All these doctors, and my not living at home, meant we had to come up with a system. There is a calendar on the fridge that my mother adds the new doctor appointments to and anytime there are home services, the nurse or therapist must go to the calendar and add the next time they plan on coming in.

Managing his transportation schedule

Besides managing the actual appointments, there is also scheduling the medical transportation services. My father should not be driving and as it is, Medicare covers up to 13 round trip medical service transportation rides. If it’s covered, you had better believe I am using it.

However, the transportation service gets filled up and booked very quickly, so I must call the doctor’s office and put a hold on a potential appointment. Then I call the transportation company and confirm they aren’t booked at that time. If they are, I call the doctor's office back and push the appointment even further.

Typically, I need to call the transportation services at least three weeks in advance to ensure I get a ride scheduled. Sometimes, if I push, they will send out a taxi to take my father to and from his appointment. It’s not ideal because they aren’t medically trained to handle someone with Parkinson’s but if it’s necessary, I’ll okay it.

I wish they would talk to one another

All of this and I still feel like there is more I can do to manage my father’s Parkinson’s disease. Besides calling his doctor and setting up his appointments, I wish there was a way to make them all meet and talk to each other.

One specialist says one thing and the other says that’ll affect this thing and on and on and on. If they could just hold a monthly meeting and work as a team, I know that there is a way to manage his care in a more efficient way.

This isn’t even including non-western medicine options.
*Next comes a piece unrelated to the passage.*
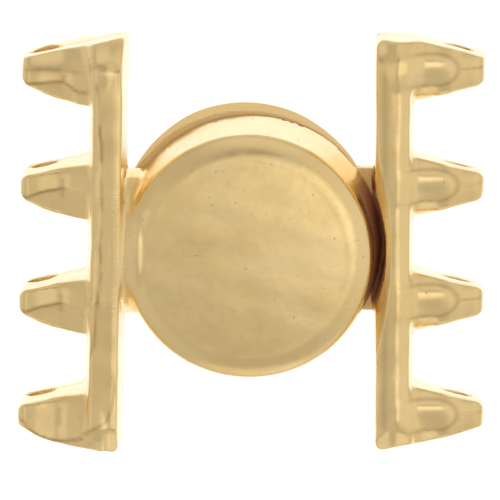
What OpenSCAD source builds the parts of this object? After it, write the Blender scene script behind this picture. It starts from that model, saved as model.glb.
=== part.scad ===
// Magnetic clasp for four strands, fastened and lying on its lower cup.
// Two equal castings meet face to face, with a disc magnet in a pocket of each cup. A casting is a round
// cup, a short neck and a bar with drilled lugs. The bar is as thick as both cups together, so its far
// half is hollowed for the other casting's cup. The lower casting is the upper one turned over.
// Origin: under the middle of the clasp, on the surface it lies on. X runs across the strands' ends,
// Y along the bars, Z up through the cups.

/* [Cup] */
// Radius of the cup at the rim of its outer face
cup_front_r = 6.5; // [6:0.02:6.6]
// Radius of the cup where it meets the other half
cup_base_r = 6.66; // [6.6:0.01:7.2]
// Height of one cup above the middle plane
cup_h = 3.6; // [3.4:0.05:4.6]
// Radius of the rounded rim of the outer face
rim_round = 0.65; // [0.3:0.05:0.9]

/* [Bar] */
// Width of the bar
bar_w = 2; // [1.8:0.05:2.6]
// Thickness of the bar, through both halves
bar_h = 6.9; // [6.4:0.05:7]
// How far the ends of the bar run past the lugs
bar_end = 0.05; // [0:0.01:0.5]
// Length over which the ends of the bar round down
end_round = 1.5; // [1:0.05:2]
// Rise of the slanted end from the outer to the inner edge of the bar
end_rise = 0.4; // [0:0.05:0.8]
// Width of the sloped edge along the outside of the bar's face
outer_slope = 0.55; // [0.3:0.05:0.7]
// Width of the sloped edge along the inside of the bar's face
inner_slope = 0.3; // [0.2:0.05:0.45]
// Width of the long slope on the bar's far half, above the other cup's seat
seat_slope = 0.65; // [0.5:0.05:0.8]

/* [Lugs] */
// Number of strands
strands = 4; // [2:1:6]
// Distance between strands
pitch = 6; // [5:0.1:8]
// Length of a lug from the bar to its tip
lug_l = 3.6; // [3.2:0.05:4.6]
// Width of a lug at the bar
lug_base_w = 3.14; // [2.8:0.02:3.8]
// Width of a lug near its tip
lug_tip_w = 1.32; // [1.1:0.02:1.8]
// Thickness of a lug
lug_h = 4.3; // [3.6:0.05:5]
// Radius of the hole for a strand
hole_r = 0.75; // [0.5:0.01:0.85]
// Distance from the middle of the hole to the tip
hole_inset = 1.3; // [1.2:0.02:1.6]

/* [Neck] */
// Width of the neck at the outer face
neck_face_w = 4.1; // [3:0.05:5]
// Width of the neck at the middle plane
neck_base_w = 7.5; // [6:0.05:8.5]
// Drop from the bar's face to the neck's face
neck_drop = 0.1; // [0:0.02:0.4]

/* [Fit between the halves] */
// Gap between the two castings at the middle plane
half_gap = 0.3; // [0.1:0.02:0.5]
// Sideways shift of one half on the other, as far as they are pushed together
side_shift = 0.2; // [0:0.02:0.3]
// Clearance between a cup and the hollow of the other bar when pushed together
seat_clear = 0.22; // [0.1:0.01:0.5]
// Depth of the hollow into the bar
seat_depth = 0.58; // [0.4:0.01:0.7]
// Radius of the hollow, which is flatter than the cup
seat_r = 8.4; // [8:0.1:12]
// How much the hollow opens towards its mouth
seat_flare = 0.3; // [0:0.05:0.5]

/* [Magnets] */
// Radius of the disc magnet
magnet_r = 4.9; // [4:0.05:5.2]
// Thickness of the disc magnet
magnet_h = 2.2; // [1.5:0.05:2.4]
// Glue gap round the magnet and behind it
glue_gap = 0.1; // [0.05:0.01:0.2]
// Air gap between the two magnets
magnet_gap = 0.12; // [0.06:0.02:0.3]

/* [Hidden] */
$fn = 96;

// Everything below is in the frame of one casting: cup axis on Z, middle plane at z = 0, bar towards -X
base_z = half_gap / 2;
seat_reach = cup_base_r + side_shift + seat_clear;
bar_in = seat_reach - seat_depth;
bar_out = bar_in + bar_w;
tip_x = bar_out + lug_l;
hole_x = tip_x - hole_inset;
lug_y0 = -(strands - 1) * pitch / 2;
bar_half_l = -lug_y0 + lug_base_w / 2 + bar_end;
face_z = bar_h / 2;
overlap = 0.6;
reach_out = 1;

// Section of the bar, once round from its inner wall: distance out from the cup's axis, and height.
// The wall stands straight from the seat slope's upper edge to the inner slope, the face has a low crown,
// and the far outer edge is rounded
seat_slope_top = 0.3;
wall_top = 1;
crown = 0.08;
far_round = 0.5;
bar_section = [
    [bar_in, -seat_slope_top],
    [bar_in, wall_top],
    [bar_in + 0.2 * inner_slope, face_z - inner_slope],
    [bar_in + inner_slope, face_z - crown],
    [bar_in + 0.5 * (bar_w + inner_slope - outer_slope), face_z],
    [bar_out - outer_slope, face_z - crown],
    [bar_out - 0.4 * outer_slope, face_z - 0.5 * outer_slope],
    [bar_out, face_z - 1.3 * outer_slope],
    [bar_out, 0],
    [bar_out, -face_z + far_round],
    [bar_out - 0.5 * far_round, -face_z + 0.15 * far_round],
    [bar_out - far_round, -face_z],
    [bar_in + seat_slope, -face_z],
    [bar_in + 0.8 * seat_slope, -face_z + seat_slope_top]
];

// Rounding of the bar's ends. Columns: way in from the end as a share of end_round, height share
END_IN = 0;
END_HEIGHT = 1;
bar_ends = [
    [0, 0.56],
    [0.12, 0.7],
    [0.3, 0.82],
    [0.6, 0.94],
    [1, 1]
];

// Lug from the bar to its tip. Columns: way along the lug, way from base to tip width,
// rounding of the width, height of the crest, height of the flat sides (shares of half lug_h)
LUG_ALONG = 0;
LUG_TAPER = 1;
LUG_ROUND = 2;
LUG_CREST = 3;
LUG_SIDE = 4;
lug_rows = [
    [-0.3, 0, 1, 1.28, 0.94],
    [0.04, 0.04, 1, 1.24, 0.94],
    [0.2, 0.22, 1, 1.1, 0.92],
    [0.4, 0.44, 1, 1.02, 0.88],
    [0.68, 0.76, 1, 0.98, 0.82],
    [0.88, 0.98, 0.98, 0.87, 0.7],
    [0.96, 1, 0.84, 0.68, 0.54],
    [1, 1, 0.55, 0.46, 0.34]
];
// Arch of a lug across its width. Columns: share of the half width, share of the rise to the crest
lug_arch = [[1, 0], [0.8, 0.52], [0.45, 0.88], [0, 1], [-0.45, 0.88], [-0.8, 0.52], [-1, 0]];

// Neck from the middle plane to the face. Columns: way up, share of the way from base to face width,
// angle from the bar's direction at which its side leaves the cup
NECK_UP = 0;
NECK_NARROW = 1;
NECK_ANGLE = 2;
neck_rows = [
    [0, 0, 49],
    [0.35, 0.28, 42],
    [0.7, 0.66, 31],
    [1, 1, 19]
];
neck_fillet = 0.35;
neck_bite = 0.15;

function mix(a, b, t) = a + (b - a) * t;

// Triangles over one closed ring of n points, in strips between its first and its second half
function cap(start, n) = [
    for (i = [0 : n / 2 - 2])
        each [
            [start + i, start + i + 1, start + n - 2 - i],
            [start + i, start + n - 2 - i, start + n - 1 - i]
        ]
];

function turned(faces) = [for (f = faces) [f[2], f[1], f[0]]];

// Solid through rings with equal, even numbers of points, closed by its first and last rings
module loft(rings) {
    n = len(rings[0]);
    last = len(rings) - 1;
    polyhedron(
        points = [for (ring = rings) for (p = ring) p],
        faces = concat(
            turned(cap(0, n)),
            [for (k = [0 : last - 1]) for (i = [0 : n - 1])
                [k * n + i, k * n + (i + 1) % n, (k + 1) * n + i]],
            [for (k = [0 : last - 1]) for (i = [0 : n - 1])
                [k * n + (i + 1) % n, (k + 1) * n + (i + 1) % n, (k + 1) * n + i]],
            cap(last * n, n)
        )
    );
}

// Radius of the cup's wall at a height above the middle plane
function cup_wall_r(z) = mix(cup_base_r, cup_front_r, (z - base_z) / (cup_h - base_z));

module cup() {
    rotate_extrude()
        polygon(concat(
            [[0, base_z], [cup_base_r, base_z]],
            [for (a = [0 : 15 : 90])
                [cup_front_r - rim_round * (1 - cos(a)), cup_h - rim_round * (1 - sin(a))]],
            [[0, cup_h]]
        ));
}

// Ring of the bar at one end row: side is -1 or 1, the slanted end shears it along Y
function bar_ring(row, side) = [
    for (p = bar_section)
        let (inset = row[END_IN] * end_round)
        [
            -p[0],
            side * (bar_half_l - inset + end_rise * (bar_out - p[0]) / bar_w * (1 - row[END_IN])),
            p[1] * row[END_HEIGHT]
        ]
];

module bar() {
    n = len(bar_ends);
    loft(concat(
        [for (i = [0 : n - 1]) bar_ring(bar_ends[i], -1)],
        [for (i = [n - 1 : -1 : 0]) bar_ring(bar_ends[i], 1)]
    ));
}

function lug_ring(row) =
    let (
        x = -(bar_out + row[LUG_ALONG] * lug_l),
        w = row[LUG_ROUND] * mix(lug_base_w, lug_tip_w, row[LUG_TAPER]) / 2,
        side = row[LUG_SIDE] * lug_h / 2,
        rise = (row[LUG_CREST] - row[LUG_SIDE]) * lug_h / 2
    )
    concat(
        [for (p = lug_arch) [x, p[0] * w, side + p[1] * rise]],
        [for (p = lug_arch) [x, -p[0] * w, -side - p[1] * rise]]
    );

module lug() {
    loft([for (row = lug_rows) lug_ring(row)]);
}

function neck_ring(row) =
    let (
        z = mix(base_z, face_z - neck_drop, row[NECK_UP]),
        w = mix(neck_base_w, neck_face_w, row[NECK_NARROW]) / 2,
        r = cup_wall_r(z) - rim_round * row[NECK_UP] - neck_bite,
        side = [
            [-bar_in - overlap, w + neck_fillet + overlap],
            [-bar_in + neck_fillet, w],
            [-r * cos(row[NECK_ANGLE]), max(w, r * sin(row[NECK_ANGLE]))]
        ]
    )
    concat(
        [for (p = side) [p[0], p[1], z]],
        [for (i = [len(side) - 1 : -1 : 0]) [side[i][0], -side[i][1], z]]
    );

module neck() {
    loft([for (row = neck_rows) neck_ring(row)]);
}

// Hollow for the other half's cup, on the far side of the middle plane
module seat_cut() {
    translate([seat_r - seat_reach, 0, -face_z - reach_out])
        cylinder(r1 = seat_r + seat_flare, r2 = seat_r, h = face_z + reach_out - base_z);
}

module pocket_cut() {
    translate([0, 0, base_z - reach_out])
        cylinder(r = magnet_r + glue_gap, h = magnet_gap / 2 + magnet_h + glue_gap - base_z + reach_out);
}

module strand_holes() {
    translate([-hole_x, 0, 0])
        rotate([90, 0, 0])
            cylinder(r = hole_r, h = 2 * (bar_half_l + reach_out), center = true);
}

module casting() {
    difference() {
        union() {
            cup();
            neck();
            bar();
            for (i = [0 : strands - 1])
                translate([0, lug_y0 + i * pitch, 0])
                    lug();
        }
        seat_cut();
        pocket_cut();
        strand_holes();
    }
}

module magnet() {
    translate([0, 0, magnet_gap / 2])
        cylinder(r = magnet_r, h = magnet_h);
}

module upper_place() {
    translate([side_shift / 2, 0, cup_h])
        children();
}

module lower_place() {
    translate([-side_shift / 2, 0, cup_h])
        rotate([0, 180, 0])
            children();
}

module upper_casting() {
    color("#d9b45f")
        upper_place()
            casting();
}

module upper_magnet() {
    color("#b9bcc0")
        upper_place()
            magnet();
}

module lower_casting() {
    color("#d2ab56")
        lower_place()
            casting();
}

module lower_magnet() {
    color("#b9bcc0")
        lower_place()
            magnet();
}

upper_casting();
upper_magnet();
lower_casting();
lower_magnet();
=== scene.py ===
import math
from collections import namedtuple

import bpy
import numpy as np
from mathutils import Matrix, Vector

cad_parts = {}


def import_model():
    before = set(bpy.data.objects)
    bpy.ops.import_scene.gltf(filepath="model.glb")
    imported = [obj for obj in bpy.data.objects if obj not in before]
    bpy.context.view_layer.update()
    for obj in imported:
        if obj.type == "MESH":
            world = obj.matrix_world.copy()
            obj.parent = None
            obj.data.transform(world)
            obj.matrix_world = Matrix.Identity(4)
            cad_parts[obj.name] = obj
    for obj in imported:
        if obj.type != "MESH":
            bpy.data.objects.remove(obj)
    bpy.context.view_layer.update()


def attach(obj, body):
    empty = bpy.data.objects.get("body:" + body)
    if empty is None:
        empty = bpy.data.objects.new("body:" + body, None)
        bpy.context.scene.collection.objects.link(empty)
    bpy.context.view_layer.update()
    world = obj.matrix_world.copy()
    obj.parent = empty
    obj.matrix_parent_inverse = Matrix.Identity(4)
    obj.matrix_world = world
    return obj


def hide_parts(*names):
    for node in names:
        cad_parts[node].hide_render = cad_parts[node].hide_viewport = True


# All lengths are in millimetres until a mesh is written. A casting is modelled in its own frame: cup axis
# on Z, middle plane at z = 0. The distance u runs from the axis through the bar to the lug tips, towards -X.
MM = 0.001

# Grid that the castings are meshed on
VOXEL = 0.135
NET_LOW = (-12.3, -11.2, -3.7)
NET_HIGH = (6.95, 11.2, 3.8)

# Cup: radius at its open end, height, fall of the face to its rim, height of the open end above the middle
# plane, start and radius of the rounded rim, and the faint ring on the face
CUP_BASE_R = 6.66
CUP_H = 3.6
CUP_DOME = 0.24
BASE_Z = 0.07
RIM_START = 5.15
RIM_ARC = 1.85
RING_R = 5.0
RING_H = 0.012
RING_W = 0.36

# Where the two castings differ: radius of the cup's outer face, its lean and offset from the open end, the
# side towards which the +Y end flares, how much wider the bar's end is at the lugs, the reach of the lug
# tips, and the offset and lean of the lugs' +Y walls. FLARE is the slope of the flare
Form = namedtuple("Form", "front_r lean offset up end_lift tip_u wall")
UPPER = Form(6.28, (-0.03, -0.052), (-0.06, 0.0), 1, 0.0, 11.9, (-0.12, -0.02))
LOWER = Form(6.5, (0.055, 0.0), (0.0, 0.05), -1, 0.28, 12.15, (0.0, 0.14))
FLARE = 0.1

# Bar: its walls at the middle plane, height of its face, drafts, and place, slant and draft of its ends
BAR_IN = 6.5
BAR_OUT = 8.5
BAR_FACE = 3.45
OUT_DRAFT = 0.1
IN_DRAFT = 0.045
END_Y = 10.93
END_SLOPE = 0.235
END_DRAFT = 0.05

# Lugs: their middle lines along the bar, and place and radius of their holes
LUG_Y = (-9.0, -3.0, 3.0, 9.0)
HOLE_U = 10.75
HOLE_R = 0.75

# Places across a lug: its brow, on the top lug and on the others, and its far side's crest line and swelling
BROW_TOP = 0.1
BROW = 0.7
KEEL_V = 0.38
BUMP_V = 0.66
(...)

We want him to really explore the benefits of Chinese medicine or homeopathic practices. Western medical research on Parkinson’s is not very much and non-western research is even less. But I know, with consistency, acupuncture and Chinese medicine could make a difference for him, possibly even reduce his symptoms. But of course, this isn’t covered by Medicare and to even entertain the notion with them would mean spending a week on the phone with representatives who are well-meaning but ill-informed.

I will keep doing everything I can

Until I become very rich or figure out a better system, or even cure Parkinson’s myself, this is the system that is going to have to do for now. And I don’t mind if it means his care is organized and as efficient as I can make it.